Extract all lines containing "copy".

Data excerpt
>>

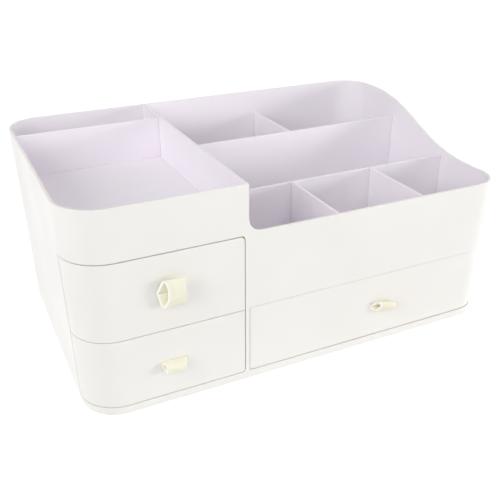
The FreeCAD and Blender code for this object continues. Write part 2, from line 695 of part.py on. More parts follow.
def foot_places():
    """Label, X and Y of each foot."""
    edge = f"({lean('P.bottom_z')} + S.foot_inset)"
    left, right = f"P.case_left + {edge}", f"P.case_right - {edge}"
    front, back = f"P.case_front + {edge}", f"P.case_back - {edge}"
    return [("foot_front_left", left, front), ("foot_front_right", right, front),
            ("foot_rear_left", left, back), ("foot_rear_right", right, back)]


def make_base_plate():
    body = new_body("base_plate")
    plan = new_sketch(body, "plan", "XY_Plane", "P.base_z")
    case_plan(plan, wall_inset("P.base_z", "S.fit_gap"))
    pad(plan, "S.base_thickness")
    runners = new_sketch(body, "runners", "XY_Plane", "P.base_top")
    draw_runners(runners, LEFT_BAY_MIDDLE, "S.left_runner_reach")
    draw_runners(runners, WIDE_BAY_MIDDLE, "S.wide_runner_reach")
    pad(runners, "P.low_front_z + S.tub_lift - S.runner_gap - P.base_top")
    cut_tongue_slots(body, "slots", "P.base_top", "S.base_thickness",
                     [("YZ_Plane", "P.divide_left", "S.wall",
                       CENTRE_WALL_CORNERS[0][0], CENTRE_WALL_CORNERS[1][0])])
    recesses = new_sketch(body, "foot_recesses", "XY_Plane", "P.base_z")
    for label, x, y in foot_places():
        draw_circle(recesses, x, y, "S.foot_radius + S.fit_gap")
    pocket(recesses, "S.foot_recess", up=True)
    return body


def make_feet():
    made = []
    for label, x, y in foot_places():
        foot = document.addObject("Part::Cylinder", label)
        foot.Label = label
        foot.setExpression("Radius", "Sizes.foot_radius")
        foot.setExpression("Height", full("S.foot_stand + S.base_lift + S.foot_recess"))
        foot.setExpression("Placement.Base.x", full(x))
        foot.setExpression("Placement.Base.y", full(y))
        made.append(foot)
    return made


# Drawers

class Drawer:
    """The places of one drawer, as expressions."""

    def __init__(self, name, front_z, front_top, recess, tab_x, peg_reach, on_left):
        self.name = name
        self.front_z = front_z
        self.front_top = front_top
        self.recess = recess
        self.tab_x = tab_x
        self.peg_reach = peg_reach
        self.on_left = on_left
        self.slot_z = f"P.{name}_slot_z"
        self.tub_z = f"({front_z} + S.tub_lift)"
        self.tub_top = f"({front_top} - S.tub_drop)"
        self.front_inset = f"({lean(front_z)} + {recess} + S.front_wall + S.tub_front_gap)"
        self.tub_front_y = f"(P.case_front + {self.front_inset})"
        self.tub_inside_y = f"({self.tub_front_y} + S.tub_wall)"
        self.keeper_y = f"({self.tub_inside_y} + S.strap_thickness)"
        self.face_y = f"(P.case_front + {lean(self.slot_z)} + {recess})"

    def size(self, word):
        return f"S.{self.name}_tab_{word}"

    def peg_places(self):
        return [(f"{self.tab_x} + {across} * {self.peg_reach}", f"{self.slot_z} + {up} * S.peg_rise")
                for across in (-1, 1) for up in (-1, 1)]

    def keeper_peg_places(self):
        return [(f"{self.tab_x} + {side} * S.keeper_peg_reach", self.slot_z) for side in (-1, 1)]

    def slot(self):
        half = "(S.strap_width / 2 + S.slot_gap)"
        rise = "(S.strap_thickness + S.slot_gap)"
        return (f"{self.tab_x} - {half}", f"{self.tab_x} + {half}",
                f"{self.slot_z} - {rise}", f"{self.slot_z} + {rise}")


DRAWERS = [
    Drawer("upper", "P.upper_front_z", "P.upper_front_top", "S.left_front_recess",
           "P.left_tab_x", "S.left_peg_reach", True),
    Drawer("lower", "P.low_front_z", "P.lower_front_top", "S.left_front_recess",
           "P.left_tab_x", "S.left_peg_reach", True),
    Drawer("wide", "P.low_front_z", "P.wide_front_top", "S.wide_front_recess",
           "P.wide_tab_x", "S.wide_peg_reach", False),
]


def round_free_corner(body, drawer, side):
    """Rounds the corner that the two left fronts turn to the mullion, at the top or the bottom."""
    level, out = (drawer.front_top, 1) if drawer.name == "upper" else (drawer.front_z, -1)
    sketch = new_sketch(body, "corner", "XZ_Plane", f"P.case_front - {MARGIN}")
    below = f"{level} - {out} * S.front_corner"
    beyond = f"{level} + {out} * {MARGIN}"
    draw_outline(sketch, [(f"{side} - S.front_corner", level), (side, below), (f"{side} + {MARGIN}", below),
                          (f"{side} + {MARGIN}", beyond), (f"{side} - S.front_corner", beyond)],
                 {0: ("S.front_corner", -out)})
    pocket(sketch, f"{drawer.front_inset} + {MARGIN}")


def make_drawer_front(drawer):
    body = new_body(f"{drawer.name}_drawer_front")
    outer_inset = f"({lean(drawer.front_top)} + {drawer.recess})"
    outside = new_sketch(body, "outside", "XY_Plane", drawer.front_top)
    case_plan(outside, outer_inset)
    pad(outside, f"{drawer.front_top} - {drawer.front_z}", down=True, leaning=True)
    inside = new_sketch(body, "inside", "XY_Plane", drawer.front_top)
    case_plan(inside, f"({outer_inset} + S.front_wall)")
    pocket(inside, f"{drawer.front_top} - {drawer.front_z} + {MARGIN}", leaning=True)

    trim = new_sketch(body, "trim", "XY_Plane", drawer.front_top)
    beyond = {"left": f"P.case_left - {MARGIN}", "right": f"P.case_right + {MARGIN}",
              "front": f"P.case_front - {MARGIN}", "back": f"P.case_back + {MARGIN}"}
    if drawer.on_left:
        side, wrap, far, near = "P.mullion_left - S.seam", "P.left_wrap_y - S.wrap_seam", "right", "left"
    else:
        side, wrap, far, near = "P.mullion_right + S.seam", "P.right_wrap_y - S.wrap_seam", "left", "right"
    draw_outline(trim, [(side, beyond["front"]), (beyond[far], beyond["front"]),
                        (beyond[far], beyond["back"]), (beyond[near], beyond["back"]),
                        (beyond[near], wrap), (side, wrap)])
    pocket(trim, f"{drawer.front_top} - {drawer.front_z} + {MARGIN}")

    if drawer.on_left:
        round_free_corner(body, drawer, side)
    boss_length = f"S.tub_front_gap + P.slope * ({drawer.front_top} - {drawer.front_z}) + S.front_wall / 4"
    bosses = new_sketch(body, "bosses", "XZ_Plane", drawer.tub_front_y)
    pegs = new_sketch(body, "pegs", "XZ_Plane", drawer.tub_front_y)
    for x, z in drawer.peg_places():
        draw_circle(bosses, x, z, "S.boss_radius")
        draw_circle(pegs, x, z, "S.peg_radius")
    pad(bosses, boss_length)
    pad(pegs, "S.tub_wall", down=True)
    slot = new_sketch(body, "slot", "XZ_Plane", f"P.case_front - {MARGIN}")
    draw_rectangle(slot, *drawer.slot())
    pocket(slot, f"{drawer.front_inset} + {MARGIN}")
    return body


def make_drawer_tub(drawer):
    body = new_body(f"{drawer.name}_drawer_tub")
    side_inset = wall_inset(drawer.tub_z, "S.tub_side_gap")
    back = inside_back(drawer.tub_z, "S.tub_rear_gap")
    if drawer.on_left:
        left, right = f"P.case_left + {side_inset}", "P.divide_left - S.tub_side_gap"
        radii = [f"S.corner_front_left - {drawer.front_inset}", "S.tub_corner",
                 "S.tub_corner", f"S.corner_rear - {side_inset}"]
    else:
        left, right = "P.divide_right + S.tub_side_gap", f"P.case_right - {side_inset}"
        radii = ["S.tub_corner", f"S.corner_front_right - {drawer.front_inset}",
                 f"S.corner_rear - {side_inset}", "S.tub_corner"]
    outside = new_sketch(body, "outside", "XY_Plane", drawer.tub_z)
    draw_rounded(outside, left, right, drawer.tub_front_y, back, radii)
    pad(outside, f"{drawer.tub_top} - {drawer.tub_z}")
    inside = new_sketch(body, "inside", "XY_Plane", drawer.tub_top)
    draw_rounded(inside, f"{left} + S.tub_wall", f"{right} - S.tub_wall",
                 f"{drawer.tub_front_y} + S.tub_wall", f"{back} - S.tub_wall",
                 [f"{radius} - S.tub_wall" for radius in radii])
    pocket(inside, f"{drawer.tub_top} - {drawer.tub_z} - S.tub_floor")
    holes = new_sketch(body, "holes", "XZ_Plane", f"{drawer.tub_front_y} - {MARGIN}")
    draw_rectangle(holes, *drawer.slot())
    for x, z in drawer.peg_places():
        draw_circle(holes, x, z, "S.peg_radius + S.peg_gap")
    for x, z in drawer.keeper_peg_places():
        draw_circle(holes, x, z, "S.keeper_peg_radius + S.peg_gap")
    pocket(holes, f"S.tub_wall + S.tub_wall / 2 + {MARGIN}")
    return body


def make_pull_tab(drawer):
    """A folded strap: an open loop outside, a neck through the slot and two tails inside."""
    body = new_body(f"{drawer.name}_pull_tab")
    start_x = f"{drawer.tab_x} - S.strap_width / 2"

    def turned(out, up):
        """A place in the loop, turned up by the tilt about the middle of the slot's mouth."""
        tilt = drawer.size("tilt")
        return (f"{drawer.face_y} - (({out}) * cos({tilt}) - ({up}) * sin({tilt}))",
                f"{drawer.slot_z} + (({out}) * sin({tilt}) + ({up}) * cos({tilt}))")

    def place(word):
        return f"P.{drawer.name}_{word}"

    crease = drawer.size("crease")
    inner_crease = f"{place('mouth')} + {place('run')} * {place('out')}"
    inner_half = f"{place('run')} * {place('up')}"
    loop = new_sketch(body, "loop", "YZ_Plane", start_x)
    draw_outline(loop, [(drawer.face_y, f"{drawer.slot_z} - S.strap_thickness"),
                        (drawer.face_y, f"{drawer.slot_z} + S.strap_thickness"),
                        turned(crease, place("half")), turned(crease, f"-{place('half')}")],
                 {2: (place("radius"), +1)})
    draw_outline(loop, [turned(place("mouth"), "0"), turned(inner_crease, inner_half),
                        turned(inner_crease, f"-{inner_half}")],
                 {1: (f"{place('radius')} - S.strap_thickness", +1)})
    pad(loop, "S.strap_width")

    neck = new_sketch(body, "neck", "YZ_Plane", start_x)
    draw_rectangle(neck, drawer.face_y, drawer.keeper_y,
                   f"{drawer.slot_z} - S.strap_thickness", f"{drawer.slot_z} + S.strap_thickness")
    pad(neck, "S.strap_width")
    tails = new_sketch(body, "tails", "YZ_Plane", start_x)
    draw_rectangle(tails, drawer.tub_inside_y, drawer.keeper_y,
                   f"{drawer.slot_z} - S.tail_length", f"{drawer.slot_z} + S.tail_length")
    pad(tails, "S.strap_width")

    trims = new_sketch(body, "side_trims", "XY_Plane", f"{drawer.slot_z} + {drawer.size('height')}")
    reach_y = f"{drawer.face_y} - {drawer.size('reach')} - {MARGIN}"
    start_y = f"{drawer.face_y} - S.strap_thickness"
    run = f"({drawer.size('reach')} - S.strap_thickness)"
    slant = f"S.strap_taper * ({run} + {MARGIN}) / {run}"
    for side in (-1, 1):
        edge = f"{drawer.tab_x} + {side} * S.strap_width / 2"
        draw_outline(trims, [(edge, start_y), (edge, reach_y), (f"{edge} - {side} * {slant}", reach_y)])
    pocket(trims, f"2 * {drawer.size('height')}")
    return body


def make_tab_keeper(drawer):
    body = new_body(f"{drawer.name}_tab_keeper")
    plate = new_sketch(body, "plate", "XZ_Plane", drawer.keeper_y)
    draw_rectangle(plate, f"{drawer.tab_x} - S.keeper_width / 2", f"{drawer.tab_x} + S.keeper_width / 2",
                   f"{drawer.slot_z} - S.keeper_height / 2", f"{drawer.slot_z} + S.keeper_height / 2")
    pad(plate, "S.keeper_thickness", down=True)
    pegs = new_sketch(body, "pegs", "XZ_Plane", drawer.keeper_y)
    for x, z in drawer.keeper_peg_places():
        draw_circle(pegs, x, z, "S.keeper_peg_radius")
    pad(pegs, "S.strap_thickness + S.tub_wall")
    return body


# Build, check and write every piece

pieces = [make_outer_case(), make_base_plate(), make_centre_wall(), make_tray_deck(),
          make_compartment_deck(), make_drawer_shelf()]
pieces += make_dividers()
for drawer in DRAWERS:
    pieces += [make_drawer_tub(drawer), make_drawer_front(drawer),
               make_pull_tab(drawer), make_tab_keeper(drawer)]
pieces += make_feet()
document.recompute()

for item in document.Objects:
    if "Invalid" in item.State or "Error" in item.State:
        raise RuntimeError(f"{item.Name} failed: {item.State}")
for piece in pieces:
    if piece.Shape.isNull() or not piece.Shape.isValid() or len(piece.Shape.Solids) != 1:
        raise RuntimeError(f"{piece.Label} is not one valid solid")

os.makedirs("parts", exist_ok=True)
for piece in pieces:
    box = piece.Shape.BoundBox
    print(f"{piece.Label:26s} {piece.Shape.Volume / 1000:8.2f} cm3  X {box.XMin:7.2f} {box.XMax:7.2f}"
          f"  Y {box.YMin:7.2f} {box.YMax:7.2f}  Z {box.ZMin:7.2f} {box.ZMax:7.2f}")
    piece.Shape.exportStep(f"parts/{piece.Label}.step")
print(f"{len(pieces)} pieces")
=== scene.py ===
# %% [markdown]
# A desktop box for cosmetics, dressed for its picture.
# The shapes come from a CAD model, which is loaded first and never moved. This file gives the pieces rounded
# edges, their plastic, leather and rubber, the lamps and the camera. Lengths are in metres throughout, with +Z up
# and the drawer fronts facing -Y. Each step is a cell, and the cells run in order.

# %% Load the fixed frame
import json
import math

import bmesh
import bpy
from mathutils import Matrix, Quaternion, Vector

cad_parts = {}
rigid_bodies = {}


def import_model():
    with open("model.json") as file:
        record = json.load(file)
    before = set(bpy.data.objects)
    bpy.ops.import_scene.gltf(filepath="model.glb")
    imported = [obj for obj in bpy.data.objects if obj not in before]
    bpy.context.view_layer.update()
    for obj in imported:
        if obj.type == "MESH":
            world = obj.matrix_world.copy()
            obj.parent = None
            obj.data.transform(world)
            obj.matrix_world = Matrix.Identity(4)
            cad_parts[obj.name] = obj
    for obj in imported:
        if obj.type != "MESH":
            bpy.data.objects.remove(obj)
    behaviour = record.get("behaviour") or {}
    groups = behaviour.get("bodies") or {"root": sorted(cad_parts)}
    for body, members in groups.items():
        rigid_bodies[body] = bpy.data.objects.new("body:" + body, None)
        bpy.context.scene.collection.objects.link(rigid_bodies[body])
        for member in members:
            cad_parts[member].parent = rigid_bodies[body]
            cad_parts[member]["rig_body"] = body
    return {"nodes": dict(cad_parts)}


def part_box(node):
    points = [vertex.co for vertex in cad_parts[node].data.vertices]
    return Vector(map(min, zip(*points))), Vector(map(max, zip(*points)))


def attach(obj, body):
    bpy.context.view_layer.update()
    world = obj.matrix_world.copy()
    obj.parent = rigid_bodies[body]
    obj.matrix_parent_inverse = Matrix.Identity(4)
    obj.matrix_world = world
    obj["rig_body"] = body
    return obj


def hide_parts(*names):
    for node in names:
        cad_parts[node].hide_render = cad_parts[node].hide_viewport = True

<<

Solution below
            world = obj.matrix_world.copy()
    world = obj.matrix_world.copy()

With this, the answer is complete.